The first site within Cotton Hollow is Pratt’s Forge, also known as Glastonbury Anchor Works. The remains represent the history of the location but it also represents the lost industry of Glastonbury: Shipbuilding.
With the Connecticut River as it’s west-most boundary, Glastonbury was one of the biggest shipbuilding towns in the state, launching boats from Log Landing in South Glastonbury in the area of Pease Lane. Local legend states that the industry died when the railroad came to Connecticut and rail bridges were built across the Connecticut River, therefore making it impossible for the masted ships to traverse the waterway.
While the site is best known for its anchors, it originally began as a smaller forge that produced smaller goods such as farm equipment. The forge first operated farther downstream (where the remains can still be seen) but when the Hartford Manufacturing Company built its mills and dams, the forge relocated to a new spot.
Eventually, it became an anchor forge with a handful owners before George Pratt – once a worker in the forge itself – purchased it. It produced anchors for much of the latter half of the 1800’s but by 1893, the building was in disrepair.

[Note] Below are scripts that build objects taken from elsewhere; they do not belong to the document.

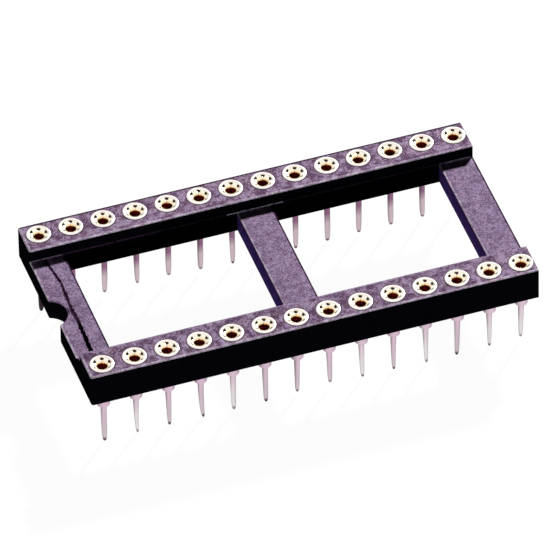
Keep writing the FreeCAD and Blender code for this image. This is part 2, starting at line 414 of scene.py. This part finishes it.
def corner_fan(x, y, start, end, reach_x, reach_y):
    """The same inset corner repeated with its outward direction turning from start to end, in degrees."""
    fan = []
    for step in range(CORNER_STEPS + 1):
        angle = math.radians(start + (end - start) * step / CORNER_STEPS)
        fan.append((x, y, reach_x * math.cos(angle), reach_y * math.sin(angle)))
    return fan


def reach_along(place, ends, part):
    """Distance from a place between two ends to the one ahead, going with this part along the axis."""
    if abs(part) <= PARALLEL:
        return math.inf
    return ((ends[1] if part > 0 else ends[0]) - place) / part


def add_cell(bm, centre, row_y, x_ends, y_ends, lip_end):
    """The stretch of rail round one contact, with its tapered hole; no lip goes past lip_end along x."""
    angles = {round(2 * math.pi * i / HOLE_STEPS, 6) for i in range(HOLE_STEPS)}
    for corner_x in x_ends:
        for corner_y in y_ends:
            angles.add(round(math.atan2(corner_y - row_y, corner_x - centre) % (2 * math.pi), 6))
    angles = sorted(angles)
    edge = []
    for angle in angles:
        c, s = math.cos(angle), math.sin(angle)
        reach = min(reach_along(centre, x_ends, c), reach_along(row_y, y_ends, s))
        edge.append((centre + reach * c, row_y + reach * s))
    hole = []
    for radius, z in HOLE:
        hole.append([add_point(bm, min(centre + radius * math.cos(angle), lip_end),
                               row_y + radius * math.sin(angle), z) for angle in angles])
    top = [add_point(bm, x, y, SEAT) for x, y in edge]
    bottom = [add_point(bm, x, y, FRAME_BOTTOM) for x, y in edge]
    skin(bm, [top] + hole + [bottom])


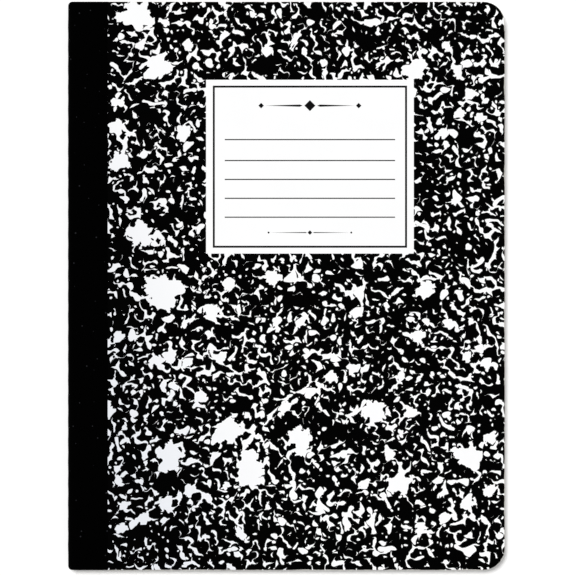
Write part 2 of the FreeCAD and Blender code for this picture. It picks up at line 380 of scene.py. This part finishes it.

The remains of Glastonbury Anchor Works are still quite visible. The dam, while now broken, still stands on a large rock with Roaring Brook cutting through it. The sluicegate can still be seen on the south bank, although it no longer functions. Much of the foundation of the building can still be seen as well, as large stones line the stream and parts of the sluiceway remain where the water was released back into the brook.
The bank is also covered with slag, a metal byproduct created during the iron refinery process. If you look close enough, you can also find small pieces of charcoal used to mold the iron as well.
Pratt’s Forge is located directly behind the Grange Pool. Park at the preserve off Hopewell Road and follow the trial left.